#### Collected material:

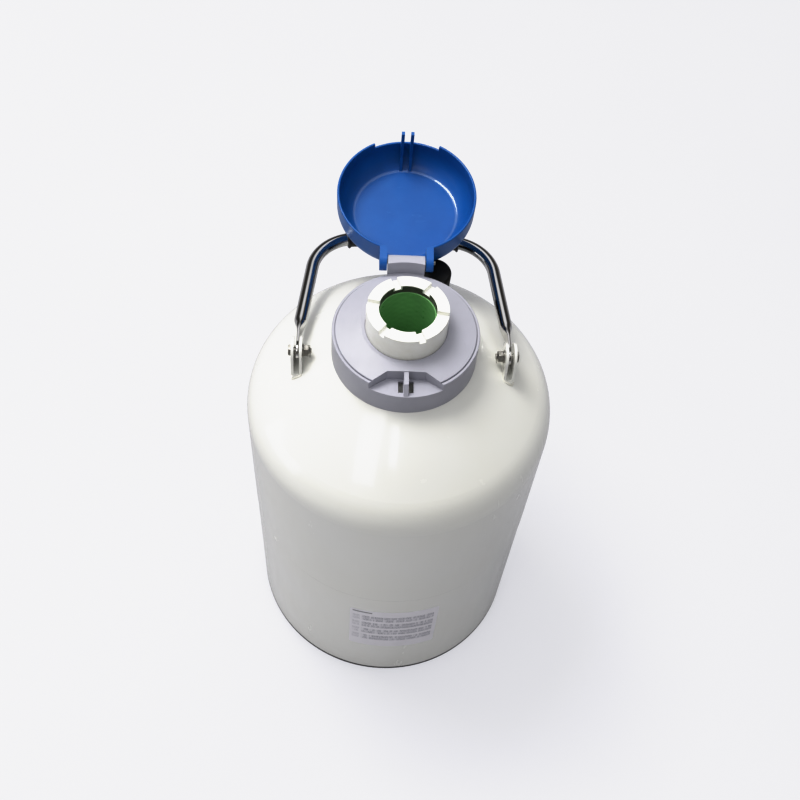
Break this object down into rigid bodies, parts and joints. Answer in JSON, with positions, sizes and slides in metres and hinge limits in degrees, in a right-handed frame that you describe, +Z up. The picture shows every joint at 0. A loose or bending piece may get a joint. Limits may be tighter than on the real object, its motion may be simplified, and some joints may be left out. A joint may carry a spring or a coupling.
{
  "type": "liquid nitrogen dewar",
  "caption": "Portable liquid nitrogen storage dewar: white vacuum vessel, narrow 50 mm neck, hinged cap standing open, swinging carrying bail.",
  "frame": {"origin": "on the floor, at the centre of the foot ring, on the axis of the neck", "axes": "+Z up along the neck axis; -Y towards the latch notch in the collar; +Y towards the lid hinge; X along the pins of the lid and the carrying bail"},
  "size_m": [0.303, 0.368, 0.5247],
  "materials": {
    "shell_paint": "glossy warm-white enamel",
    "foot_rubber": "dark grey moulded rubber",
    "vessel_aluminium": "satin spun aluminium",
    "wrap_layers": "foil and paper layers, evacuated",
    "adsorbent_cloth": "woven cloth pouch of adsorbent",
    "neck_composite": "green glass-fibre laminate",
    "flange_aluminium": "dark, dulled aluminium",
    "ring_plastic": "white moulded plastic",
    "collar_plastic": "pale lavender-grey moulded plastic",
    "lid_plastic": "semi-gloss blue moulded plastic",
    "pin_steel": "bright drawn steel",
    "bail_chrome": "chromium plated steel rod",
    "grip_plastic": "black moulded plastic",
    "bracket_paint": "warm-white enamel over steel strap",
    "fastener_steel": "zinc-plated steel",
    "cap_rubber": "soft black rubber",
    "label_paper": "pale laminated paper"
  },
  "bodies": {
    "vessel": {"foot_ring": "foot_rubber", "base_plate": "shell_paint", "outer_shell_lower": "shell_paint", "outer_shell_upper": "shell_paint", "inner_vessel_lower": "vessel_aluminium", "inner_vessel_upper": "vessel_aluminium", "insulation_wrap": "wrap_layers", "adsorbent_pack": "adsorbent_cloth", "canister_spider": "vessel_aluminium", "neck_tube": "neck_composite", "neck_flange": "flange_aluminium", "canister_ring": "ring_plastic", "collar": "collar_plastic", "hinge_pin": "pin_steel", "handle_bracket_left": "bracket_paint", "handle_bracket_right": "bracket_paint", "bracket_bolts": "fastener_steel", "bracket_washers": "fastener_steel", "bracket_nuts": "fastener_steel", "cotter_pins": "fastener_steel", "vacuum_port": "flange_aluminium", "vacuum_plug": "pin_steel", "vacuum_cap": "cap_rubber", "label": "label_paper"},
    "lid": {"lid": "lid_plastic"},
    "handle": {"handle_bail": "bail_chrome", "handle_grip": "grip_plastic"}
  },
  "joints": [
    {"name": "lid_hinge", "type": "hinge", "parent": "vessel", "child": "lid", "pos_m": [0, 0.0743, 0.482], "axis": [1, 0, 0], "range_deg": [0, 172]},
    {"name": "handle_swing", "type": "hinge", "parent": "vessel", "child": "handle", "pos_m": [0, 0, 0.4375], "axis": [1, 0, 0], "range_deg": [-14, 6]}
  ]
}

#### Written task:
Copy out the lines in which the string "joints" appears.

#### Result of this task:
Break this object down into rigid bodies, parts and joints. Answer in JSON, with positions, sizes and slides in metres and hinge limits in degrees, in a right-handed frame that you describe, +Z up. The picture shows every joint at 0. A loose or bending piece may get a joint. Limits may be tighter than on the real object, its motion may be simplified, and some joints may be left out. A joint may carry a spring or a coupling.
  "joints": [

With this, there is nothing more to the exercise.